9 thoughts on “‘Sir’ As an Expletive, as in ‘Service’”

  1. Oh yes, you speak the truth. In the US, every employee is a manager or assistant manager etc., but nobody has any authority (or will take it) to do anything. You didn’t mention the possible reason that refusing to allow minor things can give a boost to minor functionaries who perceive little ability to determine their on-the-job actions, so they rush to restrict when they are backed by a rule. Call it the “drone syndrome”

    An allied problem, though it would appear to be the inverse, is the “I’m helpless” syndrome.

    The local J.P. Morgan bank is a trash dump with litter blowing around the property – plastic bags, pop bottles, pop cans. One day, in disgust, I took five minutes to fill both hands with this junk (including a nice big deformed cardboard box), walked in and presented myself to the “manager”. The fault is with a company that is supposed to pick up the stuff but hasn’t, she said. Her hands are clean (literally).

    Since I’ve lived nearby for 7 years and never seen the place free of junk, I put little weight in this lame excuse. My suspicion is the manager has not been told to get rid of the litter by her superiors and so does nothing. If I worked there as the most menial employee, I would do it myself out of self-respect if nothing else.

    Next step – my own YouTube video of the mess. Let modern technology do its thing, I say, to urge weak humanity along.

  2. Why impugn a nation based on your own experience? On a recent flight from the USA back to Israel, a Delta agent similarly suggested shifting some weight from one bag to my carry-on… w a goal to spare me overweight charges. And just yesterday, an Israeli company clerk cited jot and tittle an inane policy from a manual that made no sense and that required no loss of job security to “work around.” We all have stories to support any theory and bias about any nation, culture, and so on. From your keyboard, I am accustomed to finding serious scholarship and insight.

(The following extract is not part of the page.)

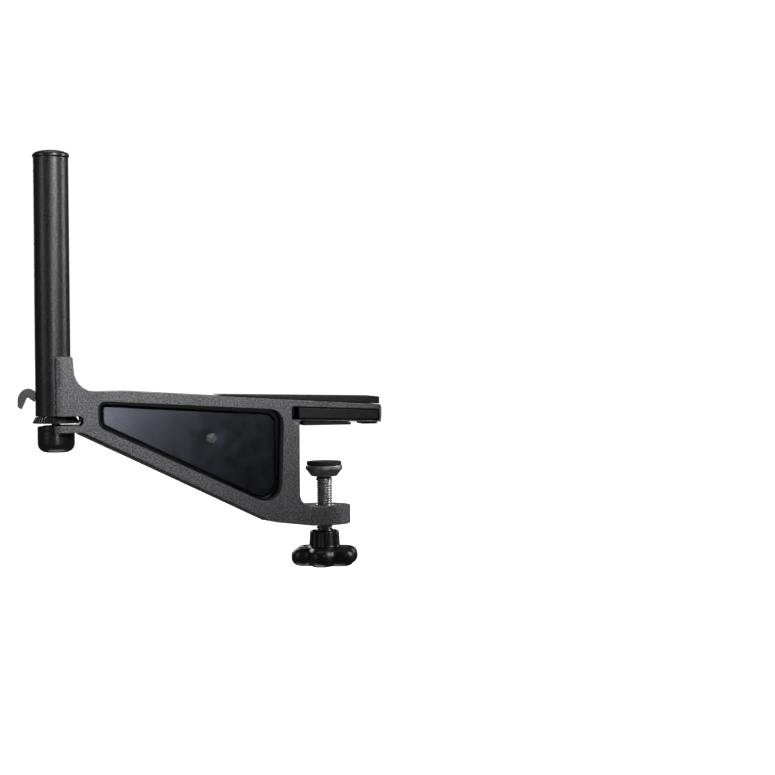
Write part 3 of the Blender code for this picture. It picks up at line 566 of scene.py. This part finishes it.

  3. I’m very surprised that you do not understand that you are in fact, talking about 2 different subjects: SAFETY and CUSTOMER SERVICE. You’re El Al bag situation was an example of CUSTOMER SERVICE. It happens at all airlines-staff is sometimes allowed to make a personal decision based on the circumstance at the time.
    SAFETY-is another matter (and El Al is the BEST at this-had Joe C tried that on their airline he would’ve been black and blue and barely breathing :), SAFETY can NOT be COMPROMISED. The Joe C. lavatory incident had nothing to do w/ Class of Service, CUSTOMER SERVICE or $ $. It was about SAFETY.
    U.S. Flight Attendants are directed by the TSA to PROTECT the Cock Pit- which happens to be next to the First Class Lavatory. Joe C. did not have to BULL RUSH the front of the airplane and frighten everyone – he could’ve gone to the back, quickly explained his dire need to the F/A’s and they could’ve let him by, to the aft/back Lavatories.

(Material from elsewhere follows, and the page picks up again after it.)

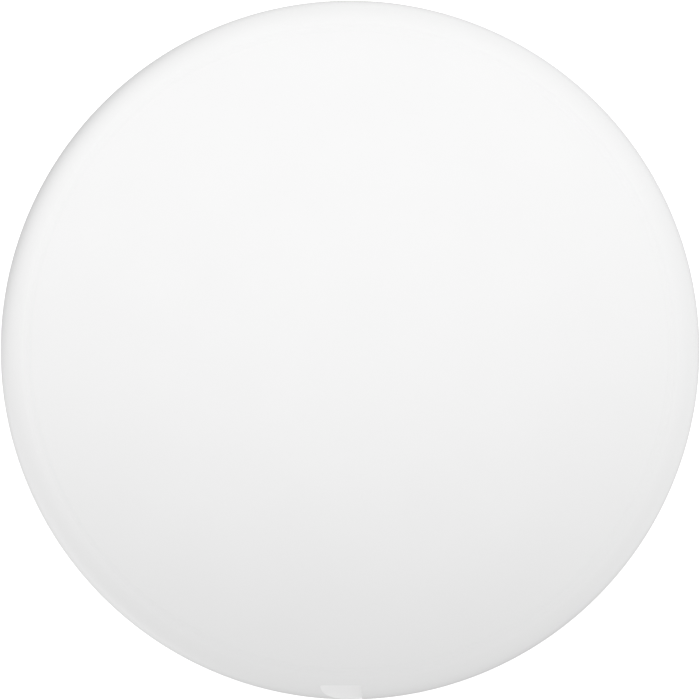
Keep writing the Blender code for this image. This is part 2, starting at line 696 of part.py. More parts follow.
def make_sounder():
    bottom = FACE_WALL + 0.02 * MM
    top = bottom + ADHESIVE_THICKNESS
    inner = SOUNDER_RADIUS - ADHESIVE_WIDTH
    glue = washer("sounder_adhesive", inner, SOUNDER_RADIUS, bottom, top, MIDDLE_SEGMENTS, y=SOUNDER_Y)
    part(glue, "sounder_adhesive", "adhesive_foam")
    bottom = top + 0.02 * MM
    plate_top = bottom + DISC_THICKNESS
    plate = disc("sounder_plate", SOUNDER_RADIUS, bottom, plate_top, MIDDLE_SEGMENTS, y=SOUNDER_Y)
    part(plate, "sounder_plate", "sounder_brass")
    bottom = plate_top + 0.02 * MM
    top = bottom + DISC_THICKNESS
    ceramic = disc("sounder_ceramic", CERAMIC_RADIUS, bottom, top, MIDDLE_SEGMENTS, y=SOUNDER_Y)
    part(ceramic, "sounder_ceramic", "sounder_ceramic")
    make_spring("sounder_spring_1", 1.6 * MM, top)
    make_spring("sounder_spring_2", -4.3 * MM, plate_top)


# Push button and switch


def make_button(button):
    steps = 3
    edge = BUTTON_RADIUS - BUTTON_CHAMFER
    face = [(edge * (1 - i / steps), dimple_height(edge * (1 - i / steps))) for i in range(steps + 1)]
    profile = [
        (0.0, BUTTON_NUB_TOP),
        (BUTTON_NUB_RADIUS - 0.1 * MM, BUTTON_NUB_TOP),
        (BUTTON_NUB_RADIUS, BUTTON_NUB_TOP - 0.1 * MM),
        (BUTTON_NUB_RADIUS, BUTTON_FLANGE_TOP),
        (BUTTON_FLANGE_RADIUS, BUTTON_FLANGE_TOP),
        (BUTTON_FLANGE_RADIUS, FACE_WALL + FIT_GAP),
        (BUTTON_RADIUS, FACE_WALL + FIT_GAP),
        (BUTTON_RADIUS, dimple_height(BUTTON_RADIUS) + BUTTON_CHAMFER),
    ] + face
    cap = turned("function_button", profile)
    part(cap, "function_button", "white_shell", button)

    flange_bottom, flange_top = STEM_FLANGE
    stem_profile = [
        (0.0, flange_top),
        (STEM_FLANGE_RADIUS, flange_top),
        (STEM_FLANGE_RADIUS, flange_bottom),
        (STEM_RADIUS, flange_bottom),
        (STEM_RADIUS, STEM_BOTTOM),
        (0.0, STEM_BOTTOM),
    ]
    stem = turned("switch_stem", stem_profile, segments=SMALL_SEGMENTS)
    part(stem, "switch_stem", "chip_black", button)


def make_switch():
    top = BOARD_BOTTOM - 0.02 * MM
    height = top - SWITCH_BOTTOM
    body = block("switch_body", (SWITCH_SIDE, SWITCH_SIDE, height), (0.0, 0.0, top - height / 2))
    well = disc("switch_well", SWITCH_WELL, SWITCH_BOTTOM - MM, SWITCH_WELL_TOP, SMALL_SEGMENTS)
    boolean(body, well, "DIFFERENCE")
    part(body, "switch_body", "chip_black")

    plate_top = SWITCH_BOTTOM - 0.02 * MM
    side = SWITCH_SIDE - 0.1 * MM
    plate = block("switch_plate", (side, side, SWITCH_PLATE), (0.0, 0.0, plate_top - SWITCH_PLATE / 2))
    hole = disc("plate_hole", STEM_RADIUS + 0.1 * MM, SWITCH_BOTTOM - MM, SWITCH_BOTTOM + MM, SMALL_SEGMENTS)
    boolean(plate, hole, "DIFFERENCE")
    part(plate, "switch_plate", "crystal_can")

    dome_radius = SWITCH_WELL - 0.1 * MM
    dome_rise = SWITCH_WELL_TOP - 0.02 * MM - DOME_SHEET - DOME_LOW
    steps = 4
    bowl = [(dome_radius * i / steps, DOME_LOW + dome_rise * (i / steps) ** 2) for i in range(steps + 1)]
    profile = [(r, z + DOME_SHEET) for r, z in bowl] + bowl[::-1]
    dome = turned("switch_dome", profile, segments=SMALL_SEGMENTS)
    part(dome, "switch_dome", "crystal_can")


make_base()
make_board()
make_frame()
make_screws()
make_contacts()
make_components()
make_sounder()
make_switch()
make_button(axis_empty("button_axis"))
make_cell(axis_empty("cell_axis"))
make_cover(axis_empty("cover_axis"))
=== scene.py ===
"""Looks of the round tracker tag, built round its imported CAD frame.

Lengths are in millimetres until a mesh becomes an object, and in the frame's metres after that.
"""

import json
import math
from functools import partial

import bmesh
import bpy
from mathutils import Matrix, Vector


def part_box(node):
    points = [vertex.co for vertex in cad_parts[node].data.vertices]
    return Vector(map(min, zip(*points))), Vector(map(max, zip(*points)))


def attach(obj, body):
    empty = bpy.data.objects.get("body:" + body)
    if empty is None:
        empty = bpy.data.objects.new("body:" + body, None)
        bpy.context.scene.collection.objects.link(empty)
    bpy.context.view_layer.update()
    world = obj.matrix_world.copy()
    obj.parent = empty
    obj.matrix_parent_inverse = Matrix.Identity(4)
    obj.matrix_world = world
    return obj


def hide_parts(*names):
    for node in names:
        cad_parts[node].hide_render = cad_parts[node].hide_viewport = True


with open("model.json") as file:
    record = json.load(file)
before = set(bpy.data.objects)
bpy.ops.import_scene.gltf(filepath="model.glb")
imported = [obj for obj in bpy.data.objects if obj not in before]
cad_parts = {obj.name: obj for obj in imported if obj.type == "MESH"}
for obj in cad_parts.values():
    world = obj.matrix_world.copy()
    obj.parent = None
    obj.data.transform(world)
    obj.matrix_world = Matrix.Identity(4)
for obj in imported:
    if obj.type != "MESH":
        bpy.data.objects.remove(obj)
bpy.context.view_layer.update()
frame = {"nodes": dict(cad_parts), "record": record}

MM = 0.001
UP = Vector((0.0, 0.0, 1.0))
RECORD = frame["record"]
BODY_OF = {node: body for body, nodes in RECORD["behaviour"]["bodies"].items() for node in nodes}
SLOT_OF = {entry["node"]: entry["material_slot"] for entry in RECORD["subparts"]}

# sides of a turned shape: the shells, smaller discs, and screws or holes
FINE, MIDDLE, SMALL = 256, 96, 48
# how one mesh changes another
CUT, ADD = "DIFFERENCE", "UNION"
# points closer than this become one
MERGE = 0.00002


def span(node):
    """Lowest and highest corner of a CAD node, in millimetres."""
    low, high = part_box(node)
    return low / MM, high / MM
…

  4. Great article, especially the penultimate paragraph. Pace one of the commenters above, of course you can almost always generalize about cultural differences, unless you’ve decided to blind yourself by political correctness. For what it’s worth, Mr. Gorenberg’s generalizations fit own my experience in Israel and America as well.

    In a nutshell: Americans love to follow the rules but hate to obey orders; Israelis hate to follow the rules but love to obey orders.

  5. So sorry that in late-night blogging I didn’t provide a full bibliography. The classic scholarly work underlying this discussion is Ish Hayashar Be’einav (Everyman Whatsoever Is Right in His Own Eyes: Illegalism in Israeli Society), by the late, and greatly missed, political scientist Ehud Sprinzak.

    Sprinzak set out to explain the negative side of the rules not being the rules. I gave a brief description of his historical and sociological argument here.

    Sprinzak was right that low regard for rules translates into a political culture of “illegalism,” in which both common citizens and politicians ignore the rule of law.

    Since I’ve decried illegalism often enough, it’s only fair that I point out the flip side: believing that you have some discretion in following and applying rules can humanize otherwise rigid institutions.

    Sprinzak doesn’t touch on some other reasons that Israelis are more likely to see themselves as having discretion. In a small country, with very extensive social networks, people are more likely to relate to others informally, as members of extended family. The Israeli stress on group over individual increases this sense of connection. It’s possible that the independence of relatively low-level commanders in the army also carries over into civilian institutions.

    Of course, it’s possible to find counter-examples. Social patterns aren’t laws of physics. I suspect that Israeli companies are becoming more rigid – due to acquisition by foreign firms, training of executives abroad, and introduction of rigid computer systems. The change might be easier to tolerate if it came with more respect for the law on the part of government officials.

  6. I have been hooked on Cohen’s articles so I was delighted to read this philosophical commentry on his recent whimsical digression. As somone who has spent his whole life between the south England and Ireland (and Cork at that) I totally undertsand.

    Beautiful article–and the nod to Austen too; blogging poetry.

  7. I’ve also met Israeli employees who won’t make a minor decision about one of my pet peeves: music volume. I actually had a Fox cashier refuse to lower the deafening volume because “I can’t be turning it up or down according to every customer who comes in”. Oooooh. So thaaaaaat’s it. Hadn’t thought of that. That would be suuuuuuuch a nuisance. Like you’d have masses of customers complaining that the music is NOT LOUD ENOUGH. I get it. When I called Reception at the Dan Eilat at 11 p.m. to complain about loud music, the clerk lamely explained, “It’s not us. It comes from the *tayelet* [promenade]”. Oh. Really? Well, have you considered approaching the merchants and asking for their cooperation in keeping the tourists happy and their stay in Eilat pleasant? Which is also their livelihood, too? Duh. Get your butt out there, find out where it’s coming from, and tell ’em to turn it off because your guests (who are also their clientele, duh) are complaining!!!